Salgado has been endorsed by the National Organization for Marriage (NOM), an anti-same-sex marriage group. He was an organizer of a 2011 march and rally in the Bronx that opposed gay marriage. Salgado has also attacked the inclusion of monuments acknowledging non-Jewish victims of the Nazis, including gay victims, in Brooklyn’s Holocaust Memorial Park.
At his last filing with the city’s Campaign Finance Board, Salgado reported raising just under $206,000 from 373 people. The other candidates have raised several million each. Salgado used a religious liberty argument that is part of the standard right-wing rhetoric.
“We have to defend religious liberty in New York City,” he said. “We’re not against nobody, we just have the right to believe what we believe and live in peace in this city without being persecuted.”
Bill Thompson, the former city comptroller, and Anthony Weiner, the former congressman, spoke immediately after Salgado and neither made any comment about Salgado’s views.
While the reality of New York City politics is that some pro-gay candidates will seek the support of anti-gay groups and individuals, those alliances can anger queer voters and many do ask that candidates publicly reject objectionable views they articulate.
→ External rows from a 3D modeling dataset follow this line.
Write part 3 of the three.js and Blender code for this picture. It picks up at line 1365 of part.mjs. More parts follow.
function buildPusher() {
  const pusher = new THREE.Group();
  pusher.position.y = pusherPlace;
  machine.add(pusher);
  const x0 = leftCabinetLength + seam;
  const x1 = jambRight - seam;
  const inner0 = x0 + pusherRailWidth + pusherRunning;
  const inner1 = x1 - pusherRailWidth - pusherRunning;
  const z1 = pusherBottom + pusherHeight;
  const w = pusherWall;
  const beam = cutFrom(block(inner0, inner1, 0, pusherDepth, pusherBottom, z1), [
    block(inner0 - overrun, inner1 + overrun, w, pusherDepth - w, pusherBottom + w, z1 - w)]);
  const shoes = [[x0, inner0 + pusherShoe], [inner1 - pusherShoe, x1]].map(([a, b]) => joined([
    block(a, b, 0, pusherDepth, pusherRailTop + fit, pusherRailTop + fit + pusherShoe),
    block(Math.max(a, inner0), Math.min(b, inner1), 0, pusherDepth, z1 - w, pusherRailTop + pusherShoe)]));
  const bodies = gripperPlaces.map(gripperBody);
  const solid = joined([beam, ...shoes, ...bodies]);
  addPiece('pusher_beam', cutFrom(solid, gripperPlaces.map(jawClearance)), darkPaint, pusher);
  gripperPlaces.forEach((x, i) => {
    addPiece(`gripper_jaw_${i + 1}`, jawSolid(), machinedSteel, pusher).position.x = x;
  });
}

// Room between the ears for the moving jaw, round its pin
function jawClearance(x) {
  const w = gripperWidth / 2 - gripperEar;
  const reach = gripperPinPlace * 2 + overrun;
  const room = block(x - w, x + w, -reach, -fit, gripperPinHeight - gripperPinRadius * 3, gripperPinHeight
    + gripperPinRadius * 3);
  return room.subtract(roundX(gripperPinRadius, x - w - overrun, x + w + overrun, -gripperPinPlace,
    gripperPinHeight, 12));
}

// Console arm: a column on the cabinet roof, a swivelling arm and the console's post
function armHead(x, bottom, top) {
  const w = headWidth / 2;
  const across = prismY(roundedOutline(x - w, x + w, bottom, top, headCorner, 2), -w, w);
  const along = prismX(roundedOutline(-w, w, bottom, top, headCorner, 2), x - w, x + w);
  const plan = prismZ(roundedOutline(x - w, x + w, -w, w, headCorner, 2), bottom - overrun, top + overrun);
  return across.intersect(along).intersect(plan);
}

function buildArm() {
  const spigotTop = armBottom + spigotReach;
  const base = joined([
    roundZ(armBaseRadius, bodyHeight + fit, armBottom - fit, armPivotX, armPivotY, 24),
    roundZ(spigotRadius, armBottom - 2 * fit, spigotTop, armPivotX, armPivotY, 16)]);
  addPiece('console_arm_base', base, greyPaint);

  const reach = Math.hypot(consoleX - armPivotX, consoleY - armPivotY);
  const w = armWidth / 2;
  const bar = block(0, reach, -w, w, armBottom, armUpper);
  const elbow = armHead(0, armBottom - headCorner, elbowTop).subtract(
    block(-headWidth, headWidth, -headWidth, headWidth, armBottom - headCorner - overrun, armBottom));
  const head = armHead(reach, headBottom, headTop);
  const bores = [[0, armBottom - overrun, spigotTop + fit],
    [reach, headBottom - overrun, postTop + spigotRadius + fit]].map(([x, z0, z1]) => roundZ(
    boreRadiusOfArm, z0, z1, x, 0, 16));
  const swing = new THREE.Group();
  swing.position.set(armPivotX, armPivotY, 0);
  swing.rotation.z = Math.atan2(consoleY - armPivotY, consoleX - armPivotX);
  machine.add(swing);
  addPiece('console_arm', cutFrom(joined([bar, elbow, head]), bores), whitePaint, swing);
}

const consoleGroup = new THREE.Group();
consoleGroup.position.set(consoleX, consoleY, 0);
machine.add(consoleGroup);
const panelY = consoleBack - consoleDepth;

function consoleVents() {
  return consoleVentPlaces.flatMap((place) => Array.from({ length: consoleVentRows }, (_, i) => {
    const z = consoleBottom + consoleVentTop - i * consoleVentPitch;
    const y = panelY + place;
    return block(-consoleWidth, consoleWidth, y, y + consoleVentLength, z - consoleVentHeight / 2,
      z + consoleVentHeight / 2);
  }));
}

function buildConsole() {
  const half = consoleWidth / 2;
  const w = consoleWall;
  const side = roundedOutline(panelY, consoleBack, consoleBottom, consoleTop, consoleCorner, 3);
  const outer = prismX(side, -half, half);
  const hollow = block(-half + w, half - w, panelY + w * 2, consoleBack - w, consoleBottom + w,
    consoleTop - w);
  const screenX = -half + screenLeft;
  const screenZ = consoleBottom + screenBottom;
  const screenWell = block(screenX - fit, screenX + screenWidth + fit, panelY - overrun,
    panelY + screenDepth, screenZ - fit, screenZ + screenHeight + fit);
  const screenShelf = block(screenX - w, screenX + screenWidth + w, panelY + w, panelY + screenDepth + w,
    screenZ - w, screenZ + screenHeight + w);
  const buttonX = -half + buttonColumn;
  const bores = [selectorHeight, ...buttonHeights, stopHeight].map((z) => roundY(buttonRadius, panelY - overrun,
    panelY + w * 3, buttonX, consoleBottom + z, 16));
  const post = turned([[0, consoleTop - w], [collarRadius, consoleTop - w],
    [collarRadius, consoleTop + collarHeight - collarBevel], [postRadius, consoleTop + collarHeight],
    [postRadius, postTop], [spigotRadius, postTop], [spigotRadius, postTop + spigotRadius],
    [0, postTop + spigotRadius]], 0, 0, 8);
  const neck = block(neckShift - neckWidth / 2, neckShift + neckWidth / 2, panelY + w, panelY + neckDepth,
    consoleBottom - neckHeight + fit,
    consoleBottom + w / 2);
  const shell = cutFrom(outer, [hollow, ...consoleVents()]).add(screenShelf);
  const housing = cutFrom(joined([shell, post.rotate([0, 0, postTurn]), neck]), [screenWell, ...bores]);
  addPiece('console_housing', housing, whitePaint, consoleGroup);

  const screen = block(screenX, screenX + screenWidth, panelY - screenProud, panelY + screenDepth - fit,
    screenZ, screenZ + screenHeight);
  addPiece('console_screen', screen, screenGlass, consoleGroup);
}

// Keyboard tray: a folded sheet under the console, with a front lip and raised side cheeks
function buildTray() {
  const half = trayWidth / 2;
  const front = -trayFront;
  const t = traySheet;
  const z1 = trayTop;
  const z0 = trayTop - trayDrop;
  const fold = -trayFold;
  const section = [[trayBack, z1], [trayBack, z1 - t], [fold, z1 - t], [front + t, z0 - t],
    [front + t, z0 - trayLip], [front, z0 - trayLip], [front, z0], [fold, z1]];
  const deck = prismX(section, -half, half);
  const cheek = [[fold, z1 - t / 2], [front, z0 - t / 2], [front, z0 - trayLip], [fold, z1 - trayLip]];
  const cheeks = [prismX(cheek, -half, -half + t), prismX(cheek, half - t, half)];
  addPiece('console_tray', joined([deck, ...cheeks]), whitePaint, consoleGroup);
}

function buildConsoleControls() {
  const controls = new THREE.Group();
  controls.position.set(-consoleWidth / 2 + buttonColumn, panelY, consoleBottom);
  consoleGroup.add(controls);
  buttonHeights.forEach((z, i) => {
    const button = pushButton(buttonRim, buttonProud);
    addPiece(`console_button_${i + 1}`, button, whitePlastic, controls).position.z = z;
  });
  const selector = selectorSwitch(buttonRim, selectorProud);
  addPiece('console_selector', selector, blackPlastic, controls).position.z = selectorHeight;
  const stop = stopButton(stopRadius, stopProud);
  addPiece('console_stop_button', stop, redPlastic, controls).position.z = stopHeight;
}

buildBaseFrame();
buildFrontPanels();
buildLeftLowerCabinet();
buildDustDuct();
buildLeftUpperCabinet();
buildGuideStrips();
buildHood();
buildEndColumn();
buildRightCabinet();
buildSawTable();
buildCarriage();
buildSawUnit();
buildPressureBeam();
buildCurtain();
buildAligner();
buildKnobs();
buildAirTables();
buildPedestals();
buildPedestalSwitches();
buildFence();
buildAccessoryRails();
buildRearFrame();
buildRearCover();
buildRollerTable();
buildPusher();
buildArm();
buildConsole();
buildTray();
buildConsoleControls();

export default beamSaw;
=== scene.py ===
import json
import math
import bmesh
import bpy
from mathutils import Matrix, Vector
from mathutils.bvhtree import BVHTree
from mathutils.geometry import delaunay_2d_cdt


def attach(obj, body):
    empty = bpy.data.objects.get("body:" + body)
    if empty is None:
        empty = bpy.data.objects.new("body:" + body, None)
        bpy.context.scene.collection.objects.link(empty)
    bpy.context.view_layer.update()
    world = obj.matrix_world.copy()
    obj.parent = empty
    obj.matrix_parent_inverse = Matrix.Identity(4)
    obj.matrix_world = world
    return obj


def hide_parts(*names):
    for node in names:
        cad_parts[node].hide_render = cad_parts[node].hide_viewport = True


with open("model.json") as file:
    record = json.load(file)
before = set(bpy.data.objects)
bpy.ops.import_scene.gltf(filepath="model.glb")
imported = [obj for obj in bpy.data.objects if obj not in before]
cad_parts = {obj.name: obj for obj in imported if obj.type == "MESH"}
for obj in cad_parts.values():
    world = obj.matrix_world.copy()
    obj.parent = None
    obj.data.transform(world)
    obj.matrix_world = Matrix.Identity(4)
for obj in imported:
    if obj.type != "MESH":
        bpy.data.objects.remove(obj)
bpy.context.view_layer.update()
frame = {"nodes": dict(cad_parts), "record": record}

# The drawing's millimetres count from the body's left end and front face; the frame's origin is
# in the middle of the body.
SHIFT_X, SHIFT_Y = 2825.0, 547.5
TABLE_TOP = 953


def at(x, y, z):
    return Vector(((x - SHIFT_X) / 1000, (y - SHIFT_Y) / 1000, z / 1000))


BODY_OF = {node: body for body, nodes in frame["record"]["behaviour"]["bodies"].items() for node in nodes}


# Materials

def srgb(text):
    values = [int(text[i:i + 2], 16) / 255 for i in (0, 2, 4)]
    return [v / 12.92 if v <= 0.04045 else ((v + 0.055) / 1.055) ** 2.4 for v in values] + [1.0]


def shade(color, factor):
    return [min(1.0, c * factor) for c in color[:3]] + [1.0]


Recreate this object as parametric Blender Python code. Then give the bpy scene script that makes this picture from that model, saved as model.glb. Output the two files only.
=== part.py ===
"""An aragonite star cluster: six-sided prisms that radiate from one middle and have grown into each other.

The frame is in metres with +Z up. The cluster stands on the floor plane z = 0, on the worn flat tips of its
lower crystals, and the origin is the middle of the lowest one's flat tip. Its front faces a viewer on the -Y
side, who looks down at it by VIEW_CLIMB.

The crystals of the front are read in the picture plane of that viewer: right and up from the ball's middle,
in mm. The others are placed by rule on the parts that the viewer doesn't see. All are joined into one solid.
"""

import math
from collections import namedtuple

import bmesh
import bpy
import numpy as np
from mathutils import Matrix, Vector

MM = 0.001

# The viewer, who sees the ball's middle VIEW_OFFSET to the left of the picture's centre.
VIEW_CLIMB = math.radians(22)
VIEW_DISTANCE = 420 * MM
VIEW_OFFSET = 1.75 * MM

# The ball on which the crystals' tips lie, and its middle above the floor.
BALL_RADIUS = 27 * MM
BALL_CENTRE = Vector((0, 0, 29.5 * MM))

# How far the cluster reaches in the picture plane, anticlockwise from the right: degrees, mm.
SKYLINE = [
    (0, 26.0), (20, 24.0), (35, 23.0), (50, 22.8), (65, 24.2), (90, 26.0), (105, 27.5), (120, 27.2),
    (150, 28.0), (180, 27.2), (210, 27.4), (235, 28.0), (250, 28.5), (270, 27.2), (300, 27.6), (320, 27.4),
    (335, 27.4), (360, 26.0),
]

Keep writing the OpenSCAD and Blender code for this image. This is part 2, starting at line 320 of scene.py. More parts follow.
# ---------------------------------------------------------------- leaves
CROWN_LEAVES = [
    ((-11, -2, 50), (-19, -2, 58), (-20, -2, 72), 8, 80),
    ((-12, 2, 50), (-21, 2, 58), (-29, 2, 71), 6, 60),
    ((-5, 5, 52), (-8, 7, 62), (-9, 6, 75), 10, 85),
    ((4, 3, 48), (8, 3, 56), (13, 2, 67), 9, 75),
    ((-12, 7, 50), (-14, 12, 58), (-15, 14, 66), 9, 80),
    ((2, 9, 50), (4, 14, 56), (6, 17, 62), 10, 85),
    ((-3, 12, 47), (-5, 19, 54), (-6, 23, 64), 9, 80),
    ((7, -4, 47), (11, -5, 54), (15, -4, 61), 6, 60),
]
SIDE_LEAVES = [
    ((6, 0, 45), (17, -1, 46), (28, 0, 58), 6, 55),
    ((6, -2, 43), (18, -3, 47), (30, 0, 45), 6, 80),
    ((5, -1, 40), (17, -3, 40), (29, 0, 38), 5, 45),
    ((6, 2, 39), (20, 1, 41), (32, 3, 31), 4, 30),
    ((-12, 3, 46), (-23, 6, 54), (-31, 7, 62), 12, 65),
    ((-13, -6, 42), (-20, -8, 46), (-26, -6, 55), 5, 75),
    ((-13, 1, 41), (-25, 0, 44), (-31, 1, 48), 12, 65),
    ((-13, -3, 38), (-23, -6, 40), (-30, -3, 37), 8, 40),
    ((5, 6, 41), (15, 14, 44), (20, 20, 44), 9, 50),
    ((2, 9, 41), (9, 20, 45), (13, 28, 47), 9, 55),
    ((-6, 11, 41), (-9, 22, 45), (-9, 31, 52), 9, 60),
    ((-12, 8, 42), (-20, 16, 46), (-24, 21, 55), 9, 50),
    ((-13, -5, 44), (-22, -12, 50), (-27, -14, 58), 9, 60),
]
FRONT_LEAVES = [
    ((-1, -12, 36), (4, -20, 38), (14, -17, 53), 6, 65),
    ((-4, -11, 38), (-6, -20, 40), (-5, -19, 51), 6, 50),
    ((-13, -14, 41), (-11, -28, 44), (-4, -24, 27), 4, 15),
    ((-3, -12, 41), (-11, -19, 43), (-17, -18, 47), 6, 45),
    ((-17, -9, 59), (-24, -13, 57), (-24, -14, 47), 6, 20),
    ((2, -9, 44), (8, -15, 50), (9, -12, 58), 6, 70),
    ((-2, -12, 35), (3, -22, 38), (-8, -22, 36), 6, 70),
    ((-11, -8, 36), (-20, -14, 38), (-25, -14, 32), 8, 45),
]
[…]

City Council Speaker Christine Quinn, as a woman and a lesbian, is unlikely to win many votes in the Orthodox community. Thompson has successfully courted those voters in earlier campaigns. Weiner, when in Congress, and Public Advocate Bill de Blasio, when in the City Council, represented parts of the Orthodox Jewish community in Brooklyn.
De Blasio, the city’s public advocate, countered Salgado’s comments, drawing cries of “Shame” and boos from some in the crowd. John Liu, the city’s comptroller, and Quinn applauded de Blasio when those audience reactions began.
“As mayor of New York City, it would be my job to protect the rights and needs of the Orthodox community and protect the rights and needs of the LGBT community,” de Blasio said. “A mayor has to make sure that everyone is included in this city.”
Following de Blasio, Liu praised the city’s diversity, mentioning the LGBT community and the Orthodox Jewish community. Quinn thanked de Blasio for his comments and referred to some recent hate crimes against the queer and Jewish communities.
“We have to be a city where everyone gets to be who they are without ‘Shame’ getting screamed at them in an auditorium or without somebody walking up to them on the street and attacking them, without somebody burning a mezuzah, without somebody, quite frankly, just two weeks ago walking up to a man in my district in Greenwich Village and shooting him in the face and killing him because he was gay,” Quinn said.
“Anthony did not understand Reverend Salgado's remarks,” wrote Barbara Morgan, Weiner’s spokeswoman, in an email. “He did applaud Speaker Quinn’s response because he agreed with it.”
The Thompson campaign promised a response, but never produced one.